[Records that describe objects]
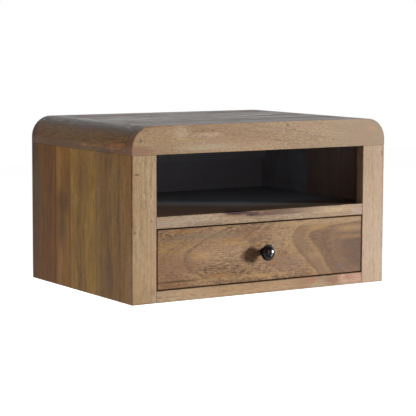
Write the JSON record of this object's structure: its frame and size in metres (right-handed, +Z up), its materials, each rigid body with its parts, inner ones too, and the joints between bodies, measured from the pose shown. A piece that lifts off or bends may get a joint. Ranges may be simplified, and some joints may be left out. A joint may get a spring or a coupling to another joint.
{
  "type": "floating nightstand",
  "caption": "Wall-hung wooden nightstand with rounded top corners, an open niche and an inset drawer that slides out on a turned metal knob.",
  "frame": {"origin": "on the wall plane, midway between the two keyhole hangers, at the height of the screws that they hang on", "axes": "+X to the viewer's right along the width, +Y into the wall (the front faces -Y), +Z up"},
  "size_m": [0.5, 0.3738, 0.283],
  "materials": {
    "mango_frame": "oiled, satin, light brown with flecks",
    "mango_side": "oiled, satin, mid brown staves",
    "mango_top": "oiled, satin sheen",
    "mango_shelf": "oiled, satin, with darker bark streaks",
    "mango_drawer": "oiled, satin, curly figure",
    "drawer_box_wood": "planed, unfinished",
    "plywood": "sanded, unfinished",
    "dowel_wood": "turned, unfinished",
    "zinc_steel": "zinc plated",
    "dark_metal": "blackened and polished"
  },
  "bodies": {
    "case": {"back_panel": "plywood", "back_screw_left_lower": "zinc_steel", "back_screw_left_upper": "zinc_steel", "back_screw_right_lower": "zinc_steel", "back_screw_right_upper": "zinc_steel", "bottom_board": "mango_shelf", "bottom_dowel_left_front": "dowel_wood", "bottom_dowel_left_rear": "dowel_wood", "bottom_dowel_right_front": "dowel_wood", "bottom_dowel_right_rear": "dowel_wood", "corner_dowel_left_front": "dowel_wood", "corner_dowel_left_rear": "dowel_wood", "corner_dowel_right_front": "dowel_wood", "corner_dowel_right_rear": "dowel_wood", "hanger_screw_left_lower": "zinc_steel", "hanger_screw_left_upper": "zinc_steel", "hanger_screw_right_lower": "zinc_steel", "hanger_screw_right_upper": "zinc_steel", "hanging_rail": "drawer_box_wood", "left_closing_stop": "drawer_box_wood", "left_corner_block": "mango_side", "left_drawer_guide": "drawer_box_wood", "left_hanger_plate": "zinc_steel", "left_side_panel": "mango_side", "left_stile": "mango_frame", "pull_stop": "drawer_box_wood", "pull_stop_screw_left": "zinc_steel", "pull_stop_screw_right": "zinc_steel", "right_closing_stop": "drawer_box_wood", "right_corner_block": "mango_side", "right_drawer_guide": "drawer_box_wood", "right_hanger_plate": "zinc_steel", "right_side_panel": "mango_side", "right_stile": "mango_frame", "shelf_board": "mango_shelf", "shelf_dowel_left_front": "dowel_wood", "shelf_dowel_left_rear": "dowel_wood", "shelf_dowel_right_front": "dowel_wood", "shelf_dowel_right_rear": "dowel_wood", "top_board": "mango_top", "top_dowel_left_front": "dowel_wood", "top_dowel_left_rear": "dowel_wood", "top_dowel_right_front": "dowel_wood", "top_dowel_right_rear": "dowel_wood", "top_rail": "mango_frame"},
    "drawer": {"drawer_back": "drawer_box_wood", "drawer_bottom": "plywood", "drawer_front": "mango_drawer", "drawer_inner_front": "drawer_box_wood", "drawer_left_side": "drawer_box_wood", "drawer_right_side": "drawer_box_wood", "front_screw_left_lower": "zinc_steel", "front_screw_left_upper": "zinc_steel", "front_screw_right_lower": "zinc_steel", "front_screw_right_upper": "zinc_steel", "knob": "dark_metal", "knob_screw": "zinc_steel"}
  },
  "joints": [
    {"name": "drawer_slide", "type": "slide", "parent": "case", "child": "drawer", "axis": [0, -1, 0], "range_m": [0, 0.24]}
  ]
}
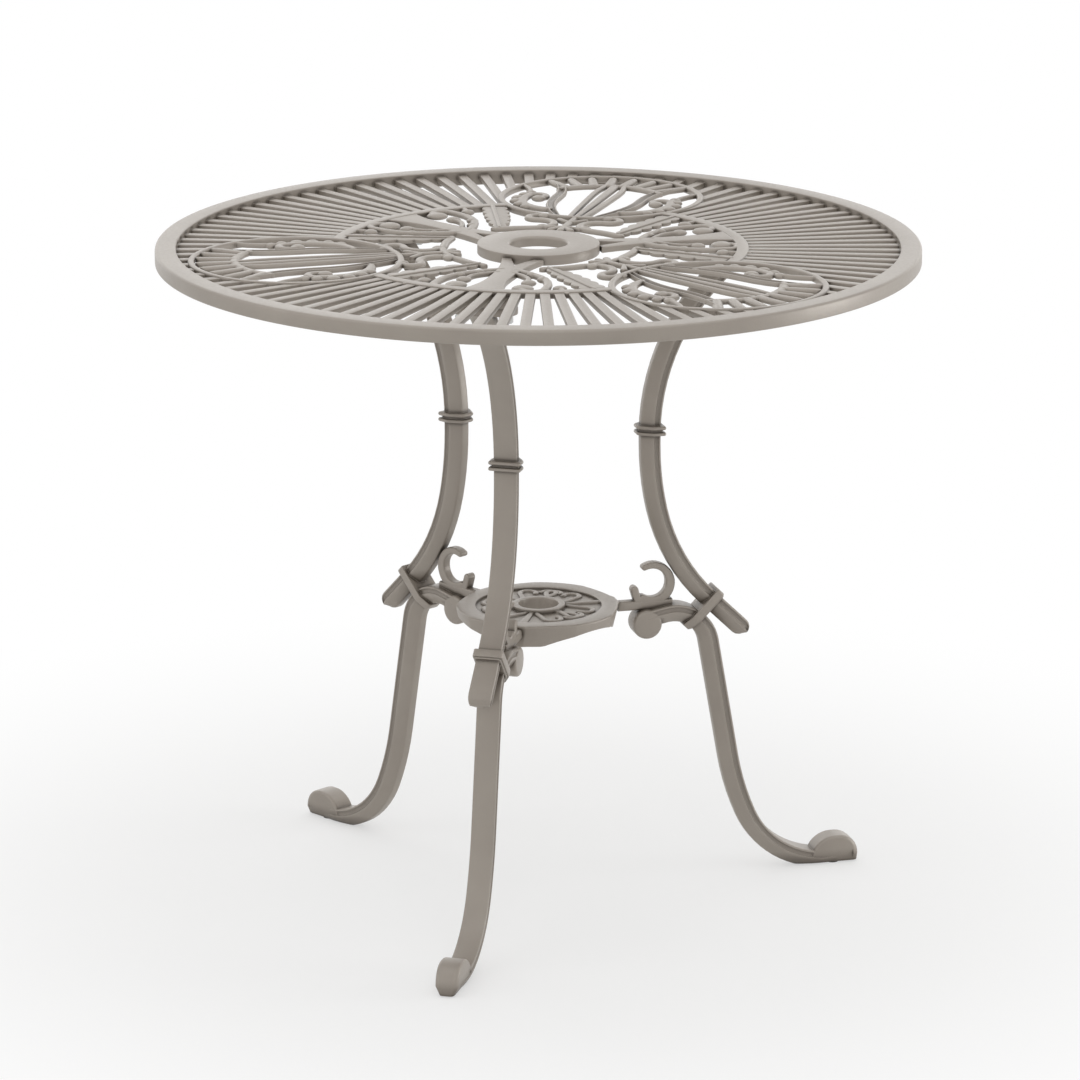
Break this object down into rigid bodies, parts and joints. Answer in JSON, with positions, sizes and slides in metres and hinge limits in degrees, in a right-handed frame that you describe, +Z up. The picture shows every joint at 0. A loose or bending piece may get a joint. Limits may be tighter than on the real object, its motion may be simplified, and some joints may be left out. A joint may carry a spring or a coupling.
{
  "type": "umbrella table",
  "caption": "Round openwork garden table on three scrolled legs, with a parasol hole through the top and a pole socket in the lower shelf.",
  "frame": {"origin": "on the floor, under the centre of the round top", "axes": "+Z up through the parasol hole; -Y towards the front leg; the other legs at 30 and 150 degrees from +X"},
  "size_m": [0.7999, 0.8, 0.71],
  "materials": {
    "powder_coated_casting": "taupe powder coat, satin, fine orange peel",
    "zinc_plated_steel": "bright zinc plate",
    "glide_plastic": "black polyethylene"
  },
  "bodies": {
    "root": {"tabletop": "powder_coated_casting", "leg_front": "powder_coated_casting", "leg_right": "powder_coated_casting", "leg_left": "powder_coated_casting", "shelf": "powder_coated_casting", "seat_bolts_front": "zinc_plated_steel", "seat_bolts_right": "zinc_plated_steel", "seat_bolts_left": "zinc_plated_steel", "seat_washers_front": "zinc_plated_steel", "seat_washers_right": "zinc_plated_steel", "seat_washers_left": "zinc_plated_steel", "seat_spring_washers_front": "zinc_plated_steel", "seat_spring_washers_right": "zinc_plated_steel", "seat_spring_washers_left": "zinc_plated_steel", "shelf_bolt_front": "zinc_plated_steel", "shelf_bolt_right": "zinc_plated_steel", "shelf_bolt_left": "zinc_plated_steel", "shelf_washer_front": "zinc_plated_steel", "shelf_washer_right": "zinc_plated_steel", "shelf_washer_left": "zinc_plated_steel", "shelf_spring_washer_front": "zinc_plated_steel", "shelf_spring_washer_right": "zinc_plated_steel", "shelf_spring_washer_left": "zinc_plated_steel", "foot_glide_front": "glide_plastic", "foot_glide_right": "glide_plastic", "foot_glide_left": "glide_plastic"}
  },
  "joints": []
}
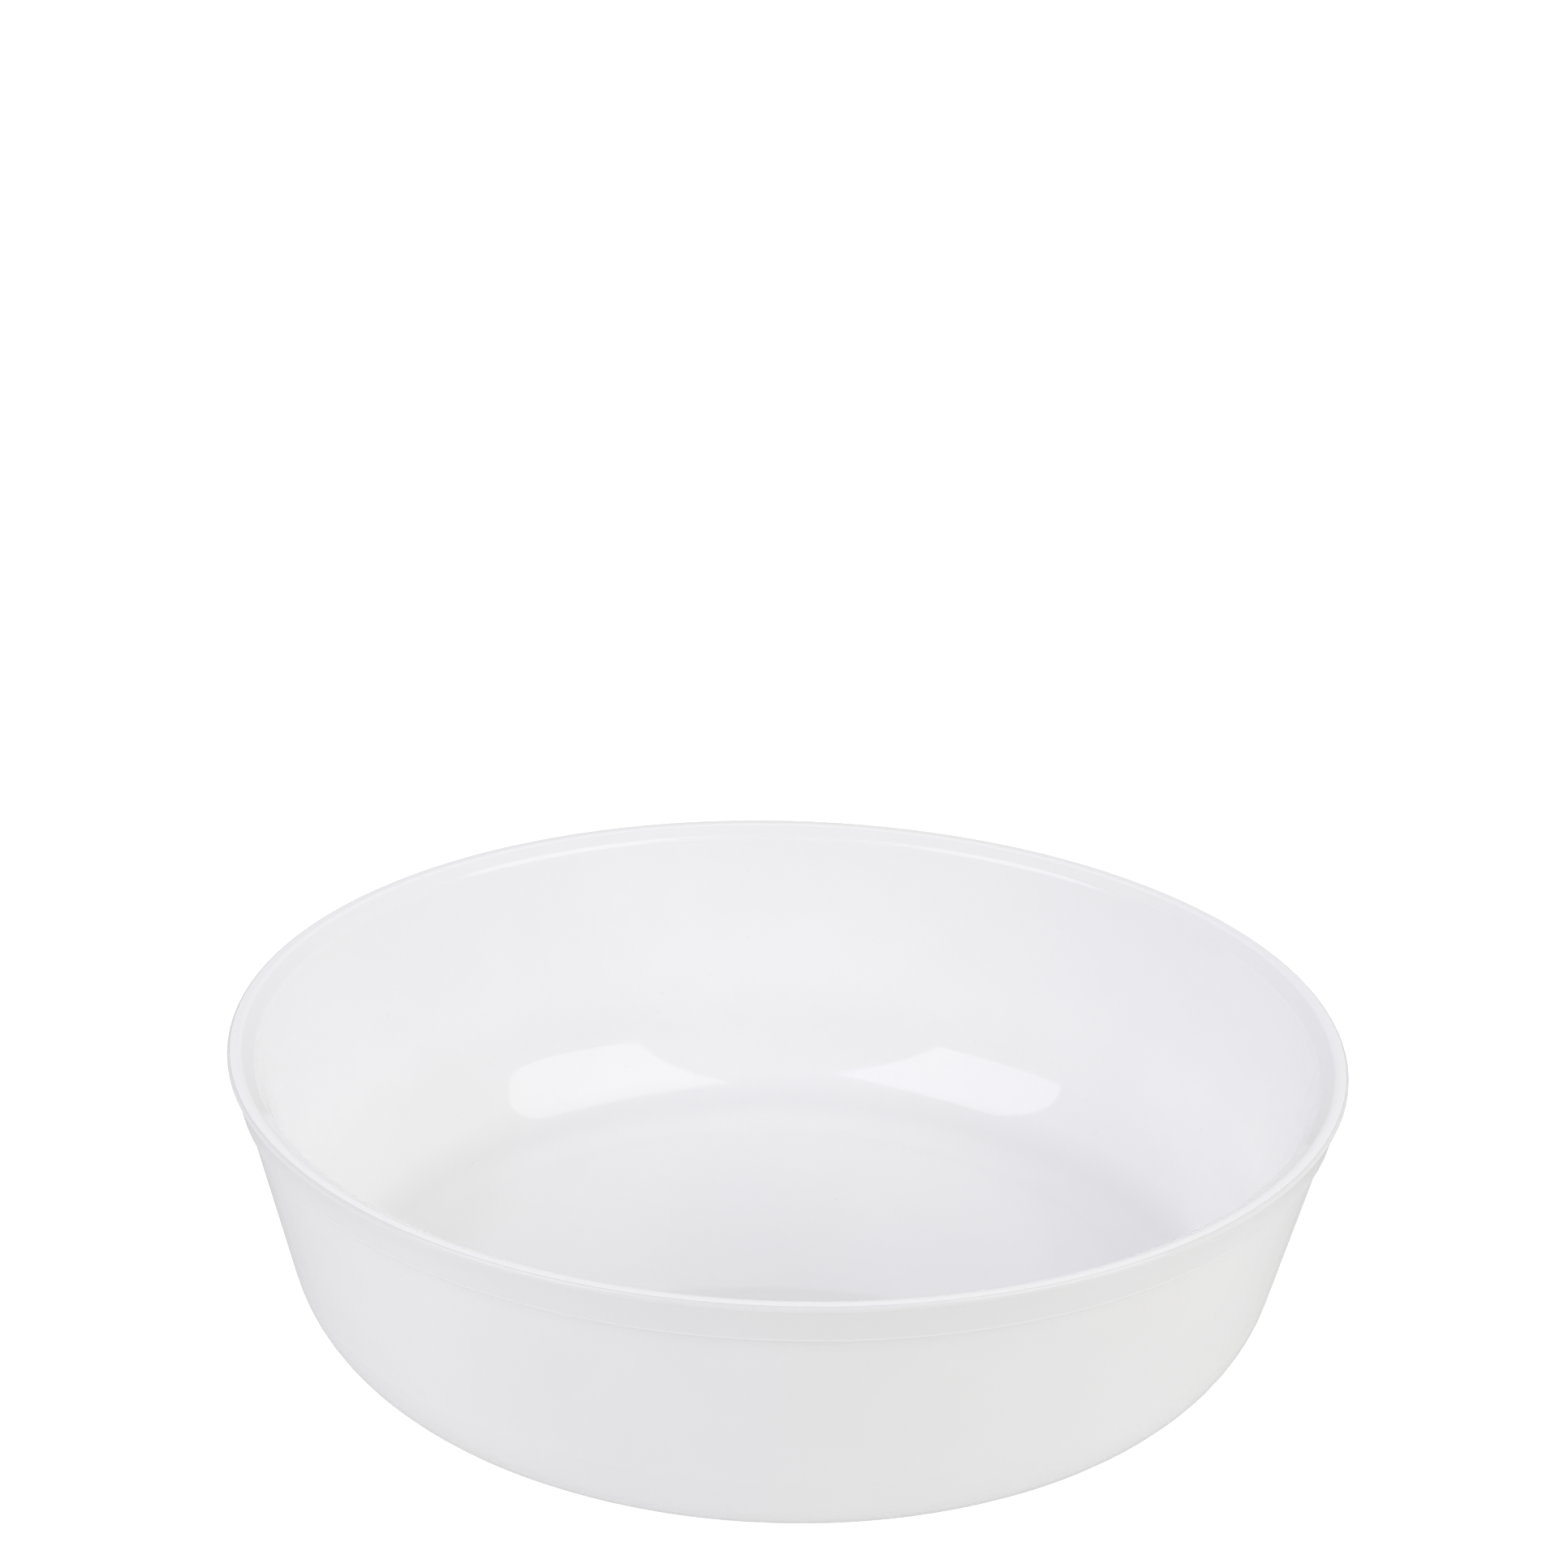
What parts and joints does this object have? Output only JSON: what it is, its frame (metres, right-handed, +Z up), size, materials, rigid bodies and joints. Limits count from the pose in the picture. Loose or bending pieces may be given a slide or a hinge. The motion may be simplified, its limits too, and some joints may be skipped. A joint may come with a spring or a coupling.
{
  "type": "evaporating dish",
  "caption": "Shallow round white dish with a flat foot, a wide rounded bottom corner, a leaning wall and a short flared lip.",
  "frame": {"origin": "centre of the flat foot", "axes": "+Z up along the dish's axis, out of its mouth; the dish is round, so X and Y are free"},
  "size_m": [0.15, 0.15, 0.042],
  "materials": {
    "white_glaze": "smooth glossy white glaze, slightly milky"
  },
  "bodies": {
    "root": {"dish": "white_glaze"}
  },
  "joints": []
}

What is asked:
Repeat the preceding records precisely, and leave every picture out of the copy.

In response:
Write the JSON record of this object's structure: its frame and size in metres (right-handed, +Z up), its materials, each rigid body with its parts, inner ones too, and the joints between bodies, measured from the pose shown. A piece that lifts off or bends may get a joint. Ranges may be simplified, and some joints may be left out. A joint may get a spring or a coupling to another joint.
{
  "type": "floating nightstand",
  "caption": "Wall-hung wooden nightstand with rounded top corners, an open niche and an inset drawer that slides out on a turned metal knob.",
  "frame": {"origin": "on the wall plane, midway between the two keyhole hangers, at the height of the screws that they hang on", "axes": "+X to the viewer's right along the width, +Y into the wall (the front faces -Y), +Z up"},
  "size_m": [0.5, 0.3738, 0.283],
  "materials": {
    "mango_frame": "oiled, satin, light brown with flecks",
    "mango_side": "oiled, satin, mid brown staves",
    "mango_top": "oiled, satin sheen",
    "mango_shelf": "oiled, satin, with darker bark streaks",
    "mango_drawer": "oiled, satin, curly figure",
    "drawer_box_wood": "planed, unfinished",
    "plywood": "sanded, unfinished",
    "dowel_wood": "turned, unfinished",
    "zinc_steel": "zinc plated",
    "dark_metal": "blackened and polished"
  },
  "bodies": {
    "case": {"back_panel": "plywood", "back_screw_left_lower": "zinc_steel", "back_screw_left_upper": "zinc_steel", "back_screw_right_lower": "zinc_steel", "back_screw_right_upper": "zinc_steel", "bottom_board": "mango_shelf", "bottom_dowel_left_front": "dowel_wood", "bottom_dowel_left_rear": "dowel_wood", "bottom_dowel_right_front": "dowel_wood", "bottom_dowel_right_rear": "dowel_wood", "corner_dowel_left_front": "dowel_wood", "corner_dowel_left_rear": "dowel_wood", "corner_dowel_right_front": "dowel_wood", "corner_dowel_right_rear": "dowel_wood", "hanger_screw_left_lower": "zinc_steel", "hanger_screw_left_upper": "zinc_steel", "hanger_screw_right_lower": "zinc_steel", "hanger_screw_right_upper": "zinc_steel", "hanging_rail": "drawer_box_wood", "left_closing_stop": "drawer_box_wood", "left_corner_block": "mango_side", "left_drawer_guide": "drawer_box_wood", "left_hanger_plate": "zinc_steel", "left_side_panel": "mango_side", "left_stile": "mango_frame", "pull_stop": "drawer_box_wood", "pull_stop_screw_left": "zinc_steel", "pull_stop_screw_right": "zinc_steel", "right_closing_stop": "drawer_box_wood", "right_corner_block": "mango_side", "right_drawer_guide": "drawer_box_wood", "right_hanger_plate": "zinc_steel", "right_side_panel": "mango_side", "right_stile": "mango_frame", "shelf_board": "mango_shelf", "shelf_dowel_left_front": "dowel_wood", "shelf_dowel_left_rear": "dowel_wood", "shelf_dowel_right_front": "dowel_wood", "shelf_dowel_right_rear": "dowel_wood", "top_board": "mango_top", "top_dowel_left_front": "dowel_wood", "top_dowel_left_rear": "dowel_wood", "top_dowel_right_front": "dowel_wood", "top_dowel_right_rear": "dowel_wood", "top_rail": "mango_frame"},
    "drawer": {"drawer_back": "drawer_box_wood", "drawer_bottom": "plywood", "drawer_front": "mango_drawer", "drawer_inner_front": "drawer_box_wood", "drawer_left_side": "drawer_box_wood", "drawer_right_side": "drawer_box_wood", "front_screw_left_lower": "zinc_steel", "front_screw_left_upper": "zinc_steel", "front_screw_right_lower": "zinc_steel", "front_screw_right_upper": "zinc_steel", "knob": "dark_metal", "knob_screw": "zinc_steel"}
  },
  "joints": [
    {"name": "drawer_slide", "type": "slide", "parent": "case", "child": "drawer", "axis": [0, -1, 0], "range_m": [0, 0.24]}
  ]
}
Break this object down into rigid bodies, parts and joints. Answer in JSON, with positions, sizes and slides in metres and hinge limits in degrees, in a right-handed frame that you describe, +Z up. The picture shows every joint at 0. A loose or bending piece may get a joint. Limits may be tighter than on the real object, its motion may be simplified, and some joints may be left out. A joint may carry a spring or a coupling.
{
  "type": "umbrella table",
  "caption": "Round openwork garden table on three scrolled legs, with a parasol hole through the top and a pole socket in the lower shelf.",
  "frame": {"origin": "on the floor, under the centre of the round top", "axes": "+Z up through the parasol hole; -Y towards the front leg; the other legs at 30 and 150 degrees from +X"},
  "size_m": [0.7999, 0.8, 0.71],
  "materials": {
    "powder_coated_casting": "taupe powder coat, satin, fine orange peel",
    "zinc_plated_steel": "bright zinc plate",
    "glide_plastic": "black polyethylene"
  },
  "bodies": {
    "root": {"tabletop": "powder_coated_casting", "leg_front": "powder_coated_casting", "leg_right": "powder_coated_casting", "leg_left": "powder_coated_casting", "shelf": "powder_coated_casting", "seat_bolts_front": "zinc_plated_steel", "seat_bolts_right": "zinc_plated_steel", "seat_bolts_left": "zinc_plated_steel", "seat_washers_front": "zinc_plated_steel", "seat_washers_right": "zinc_plated_steel", "seat_washers_left": "zinc_plated_steel", "seat_spring_washers_front": "zinc_plated_steel", "seat_spring_washers_right": "zinc_plated_steel", "seat_spring_washers_left": "zinc_plated_steel", "shelf_bolt_front": "zinc_plated_steel", "shelf_bolt_right": "zinc_plated_steel", "shelf_bolt_left": "zinc_plated_steel", "shelf_washer_front": "zinc_plated_steel", "shelf_washer_right": "zinc_plated_steel", "shelf_washer_left": "zinc_plated_steel", "shelf_spring_washer_front": "zinc_plated_steel", "shelf_spring_washer_right": "zinc_plated_steel", "shelf_spring_washer_left": "zinc_plated_steel", "foot_glide_front": "glide_plastic", "foot_glide_right": "glide_plastic", "foot_glide_left": "glide_plastic"}
  },
  "joints": []
}
What parts and joints does this object have? Output only JSON: what it is, its frame (metres, right-handed, +Z up), size, materials, rigid bodies and joints. Limits count from the pose in the picture. Loose or bending pieces may be given a slide or a hinge. The motion may be simplified, its limits too, and some joints may be skipped. A joint may come with a spring or a coupling.
{
  "type": "evaporating dish",
  "caption": "Shallow round white dish with a flat foot, a wide rounded bottom corner, a leaning wall and a short flared lip.",
  "frame": {"origin": "centre of the flat foot", "axes": "+Z up along the dish's axis, out of its mouth; the dish is round, so X and Y are free"},
  "size_m": [0.15, 0.15, 0.042],
  "materials": {
    "white_glaze": "smooth glossy white glaze, slightly milky"
  },
  "bodies": {
    "root": {"dish": "white_glaze"}
  },
  "joints": []
}